-- start Data shown --
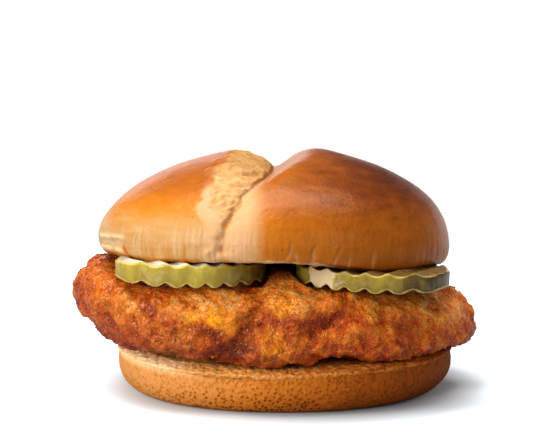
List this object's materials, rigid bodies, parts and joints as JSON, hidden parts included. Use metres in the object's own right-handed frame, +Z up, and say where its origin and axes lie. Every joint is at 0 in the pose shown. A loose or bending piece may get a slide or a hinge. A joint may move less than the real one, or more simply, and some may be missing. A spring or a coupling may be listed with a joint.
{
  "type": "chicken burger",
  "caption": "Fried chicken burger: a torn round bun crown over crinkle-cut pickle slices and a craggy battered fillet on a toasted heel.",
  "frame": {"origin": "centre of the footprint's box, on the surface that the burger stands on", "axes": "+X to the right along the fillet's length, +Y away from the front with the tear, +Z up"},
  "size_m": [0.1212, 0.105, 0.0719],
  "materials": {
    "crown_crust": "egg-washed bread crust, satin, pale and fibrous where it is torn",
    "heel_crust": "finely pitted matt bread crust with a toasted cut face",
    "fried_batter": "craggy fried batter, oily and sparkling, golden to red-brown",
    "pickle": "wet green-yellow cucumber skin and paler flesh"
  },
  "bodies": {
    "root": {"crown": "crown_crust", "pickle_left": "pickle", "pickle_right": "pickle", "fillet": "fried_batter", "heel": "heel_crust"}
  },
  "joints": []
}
-- end Data shown --
-- start Data shown --
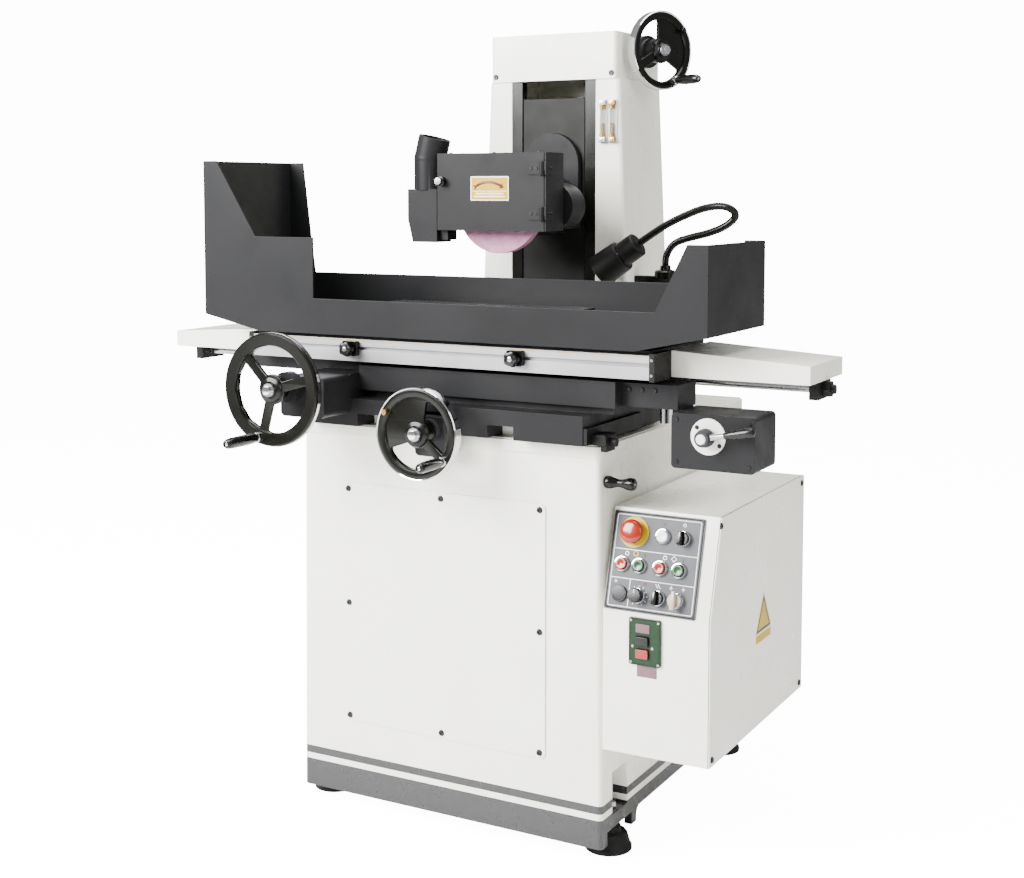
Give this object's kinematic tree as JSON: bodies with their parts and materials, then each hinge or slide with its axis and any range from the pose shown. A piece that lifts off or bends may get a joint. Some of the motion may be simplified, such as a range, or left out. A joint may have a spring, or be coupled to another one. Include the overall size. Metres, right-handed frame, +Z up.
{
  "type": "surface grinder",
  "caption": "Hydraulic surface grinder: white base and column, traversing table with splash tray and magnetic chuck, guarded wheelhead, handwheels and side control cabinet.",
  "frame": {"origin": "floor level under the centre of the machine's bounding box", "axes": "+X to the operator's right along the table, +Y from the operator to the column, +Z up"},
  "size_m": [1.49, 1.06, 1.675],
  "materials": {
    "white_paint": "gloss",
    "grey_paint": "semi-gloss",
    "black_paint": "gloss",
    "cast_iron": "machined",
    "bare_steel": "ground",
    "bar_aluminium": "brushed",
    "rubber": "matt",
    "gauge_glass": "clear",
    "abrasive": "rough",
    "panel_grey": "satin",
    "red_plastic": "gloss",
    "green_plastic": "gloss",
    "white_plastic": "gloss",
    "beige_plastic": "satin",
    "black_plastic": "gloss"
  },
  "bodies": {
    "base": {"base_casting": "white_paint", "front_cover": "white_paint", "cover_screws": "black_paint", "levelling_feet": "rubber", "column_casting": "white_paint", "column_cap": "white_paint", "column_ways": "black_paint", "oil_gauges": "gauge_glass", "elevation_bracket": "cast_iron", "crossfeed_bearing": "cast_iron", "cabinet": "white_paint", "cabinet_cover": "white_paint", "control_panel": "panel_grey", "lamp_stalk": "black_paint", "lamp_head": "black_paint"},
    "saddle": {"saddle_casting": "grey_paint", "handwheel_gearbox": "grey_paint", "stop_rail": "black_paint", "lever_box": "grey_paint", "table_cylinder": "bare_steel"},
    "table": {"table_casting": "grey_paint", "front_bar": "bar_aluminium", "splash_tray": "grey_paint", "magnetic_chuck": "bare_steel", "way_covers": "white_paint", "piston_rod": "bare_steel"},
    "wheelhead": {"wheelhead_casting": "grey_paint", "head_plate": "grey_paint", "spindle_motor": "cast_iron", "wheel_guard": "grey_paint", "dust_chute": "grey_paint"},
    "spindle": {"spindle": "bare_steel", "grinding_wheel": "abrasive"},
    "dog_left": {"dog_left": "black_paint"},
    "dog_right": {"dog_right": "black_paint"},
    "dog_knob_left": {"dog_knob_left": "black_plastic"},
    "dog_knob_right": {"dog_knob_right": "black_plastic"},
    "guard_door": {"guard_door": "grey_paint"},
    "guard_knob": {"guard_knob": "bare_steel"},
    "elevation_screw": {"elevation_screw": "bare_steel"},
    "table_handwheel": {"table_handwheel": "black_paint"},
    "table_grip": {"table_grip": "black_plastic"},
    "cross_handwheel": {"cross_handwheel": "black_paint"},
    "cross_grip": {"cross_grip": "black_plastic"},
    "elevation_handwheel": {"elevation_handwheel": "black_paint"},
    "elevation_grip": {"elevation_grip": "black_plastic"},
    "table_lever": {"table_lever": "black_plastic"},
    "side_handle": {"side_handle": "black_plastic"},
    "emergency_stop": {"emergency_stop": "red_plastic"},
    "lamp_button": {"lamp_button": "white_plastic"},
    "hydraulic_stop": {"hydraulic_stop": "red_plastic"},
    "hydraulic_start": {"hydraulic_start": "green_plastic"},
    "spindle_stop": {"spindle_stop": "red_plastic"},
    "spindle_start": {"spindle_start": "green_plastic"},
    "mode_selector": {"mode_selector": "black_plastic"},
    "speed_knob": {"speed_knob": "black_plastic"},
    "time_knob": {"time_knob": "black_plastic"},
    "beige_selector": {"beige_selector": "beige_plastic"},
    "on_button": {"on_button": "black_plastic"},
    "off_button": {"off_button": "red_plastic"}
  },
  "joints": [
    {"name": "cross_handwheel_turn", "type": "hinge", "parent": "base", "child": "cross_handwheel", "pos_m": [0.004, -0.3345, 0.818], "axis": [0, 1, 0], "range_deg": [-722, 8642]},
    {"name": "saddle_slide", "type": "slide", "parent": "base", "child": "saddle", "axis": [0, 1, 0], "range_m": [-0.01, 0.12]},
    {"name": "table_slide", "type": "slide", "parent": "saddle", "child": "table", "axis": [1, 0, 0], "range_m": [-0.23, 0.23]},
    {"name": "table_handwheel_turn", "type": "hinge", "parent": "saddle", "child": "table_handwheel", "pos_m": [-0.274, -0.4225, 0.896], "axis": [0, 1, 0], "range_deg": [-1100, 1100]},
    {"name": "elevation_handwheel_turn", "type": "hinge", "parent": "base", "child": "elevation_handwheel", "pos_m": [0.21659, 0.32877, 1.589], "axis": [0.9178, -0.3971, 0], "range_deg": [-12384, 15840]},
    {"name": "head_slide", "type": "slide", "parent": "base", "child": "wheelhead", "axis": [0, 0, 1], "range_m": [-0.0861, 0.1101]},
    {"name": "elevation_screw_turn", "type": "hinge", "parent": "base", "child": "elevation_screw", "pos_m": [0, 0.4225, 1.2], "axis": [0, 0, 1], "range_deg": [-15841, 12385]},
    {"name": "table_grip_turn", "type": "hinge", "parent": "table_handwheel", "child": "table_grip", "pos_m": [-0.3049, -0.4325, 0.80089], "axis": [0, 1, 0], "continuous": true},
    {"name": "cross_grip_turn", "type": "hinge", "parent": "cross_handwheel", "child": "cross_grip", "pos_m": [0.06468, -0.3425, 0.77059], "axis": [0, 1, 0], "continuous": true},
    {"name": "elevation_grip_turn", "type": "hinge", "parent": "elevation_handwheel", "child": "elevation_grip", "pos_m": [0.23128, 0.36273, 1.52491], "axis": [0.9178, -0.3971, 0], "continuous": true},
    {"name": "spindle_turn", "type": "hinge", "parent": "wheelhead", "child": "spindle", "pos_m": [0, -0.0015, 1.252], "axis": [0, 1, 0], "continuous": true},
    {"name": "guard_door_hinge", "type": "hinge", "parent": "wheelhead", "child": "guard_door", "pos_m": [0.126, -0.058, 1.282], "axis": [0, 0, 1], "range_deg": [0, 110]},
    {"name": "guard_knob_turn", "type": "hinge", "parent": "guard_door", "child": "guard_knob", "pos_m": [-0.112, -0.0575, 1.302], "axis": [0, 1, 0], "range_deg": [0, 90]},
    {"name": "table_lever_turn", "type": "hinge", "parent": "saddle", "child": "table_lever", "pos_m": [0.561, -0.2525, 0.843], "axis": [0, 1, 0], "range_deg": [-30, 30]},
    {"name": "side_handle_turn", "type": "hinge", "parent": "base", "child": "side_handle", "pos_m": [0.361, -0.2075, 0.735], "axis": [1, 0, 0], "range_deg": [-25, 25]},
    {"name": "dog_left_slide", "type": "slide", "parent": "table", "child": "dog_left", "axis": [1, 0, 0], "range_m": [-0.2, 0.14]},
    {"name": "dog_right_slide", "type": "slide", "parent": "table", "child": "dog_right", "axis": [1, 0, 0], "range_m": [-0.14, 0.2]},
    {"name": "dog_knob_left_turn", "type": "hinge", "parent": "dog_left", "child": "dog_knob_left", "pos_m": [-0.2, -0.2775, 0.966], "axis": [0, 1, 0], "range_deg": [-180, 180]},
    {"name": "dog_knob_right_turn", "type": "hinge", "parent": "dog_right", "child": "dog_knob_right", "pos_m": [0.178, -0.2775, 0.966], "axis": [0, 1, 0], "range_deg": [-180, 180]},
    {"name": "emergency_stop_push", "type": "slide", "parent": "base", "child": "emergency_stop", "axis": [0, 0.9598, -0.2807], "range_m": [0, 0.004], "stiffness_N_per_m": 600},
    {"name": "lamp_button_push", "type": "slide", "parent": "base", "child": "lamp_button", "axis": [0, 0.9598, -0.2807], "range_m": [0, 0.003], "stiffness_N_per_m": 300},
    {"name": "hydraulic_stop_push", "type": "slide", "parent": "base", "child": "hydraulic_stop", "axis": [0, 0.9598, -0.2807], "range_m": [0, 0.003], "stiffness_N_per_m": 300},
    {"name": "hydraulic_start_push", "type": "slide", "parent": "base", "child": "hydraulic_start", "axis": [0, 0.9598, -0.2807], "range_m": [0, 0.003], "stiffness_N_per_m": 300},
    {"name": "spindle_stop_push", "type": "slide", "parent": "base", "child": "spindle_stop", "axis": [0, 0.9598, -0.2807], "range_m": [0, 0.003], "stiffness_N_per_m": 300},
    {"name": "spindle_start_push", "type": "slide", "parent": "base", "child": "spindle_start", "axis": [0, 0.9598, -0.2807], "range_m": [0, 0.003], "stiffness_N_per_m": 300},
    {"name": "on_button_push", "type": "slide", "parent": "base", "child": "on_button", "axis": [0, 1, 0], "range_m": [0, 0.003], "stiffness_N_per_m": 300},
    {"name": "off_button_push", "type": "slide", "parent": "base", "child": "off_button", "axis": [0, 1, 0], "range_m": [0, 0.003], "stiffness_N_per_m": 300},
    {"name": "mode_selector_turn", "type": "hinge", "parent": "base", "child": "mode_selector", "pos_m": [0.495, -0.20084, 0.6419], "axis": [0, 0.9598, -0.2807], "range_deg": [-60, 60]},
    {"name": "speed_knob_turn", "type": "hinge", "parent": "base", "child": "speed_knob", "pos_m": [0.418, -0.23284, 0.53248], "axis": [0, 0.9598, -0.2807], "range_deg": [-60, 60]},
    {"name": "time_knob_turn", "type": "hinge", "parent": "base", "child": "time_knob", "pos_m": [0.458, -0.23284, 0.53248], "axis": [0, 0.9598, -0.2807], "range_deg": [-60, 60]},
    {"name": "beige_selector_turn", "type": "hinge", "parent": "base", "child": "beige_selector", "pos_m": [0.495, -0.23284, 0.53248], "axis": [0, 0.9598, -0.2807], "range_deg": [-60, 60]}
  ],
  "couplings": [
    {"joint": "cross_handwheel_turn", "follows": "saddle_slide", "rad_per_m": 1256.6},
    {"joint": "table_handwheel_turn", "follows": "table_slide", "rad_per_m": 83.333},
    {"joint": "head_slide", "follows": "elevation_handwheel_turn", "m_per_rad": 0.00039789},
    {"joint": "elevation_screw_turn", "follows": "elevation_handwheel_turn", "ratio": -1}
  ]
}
-- end Data shown --
Pull out all lines from the entries above that include the word "parts".

**Result of this exercise**
List this object's materials, rigid bodies, parts and joints as JSON, hidden parts included. Use metres in the object's own right-handed frame, +Z up, and say where its origin and axes lie. Every joint is at 0 in the pose shown. A loose or bending piece may get a slide or a hinge. A joint may move less than the real one, or more simply, and some may be missing. A spring or a coupling may be listed with a joint.
Give this object's kinematic tree as JSON: bodies with their parts and materials, then each hinge or slide with its axis and any range from the pose shown. A piece that lifts off or bends may get a joint. Some of the motion may be simplified, such as a range, or left out. A joint may have a spring, or be coupled to another one. Include the overall size. Metres, right-handed frame, +Z up.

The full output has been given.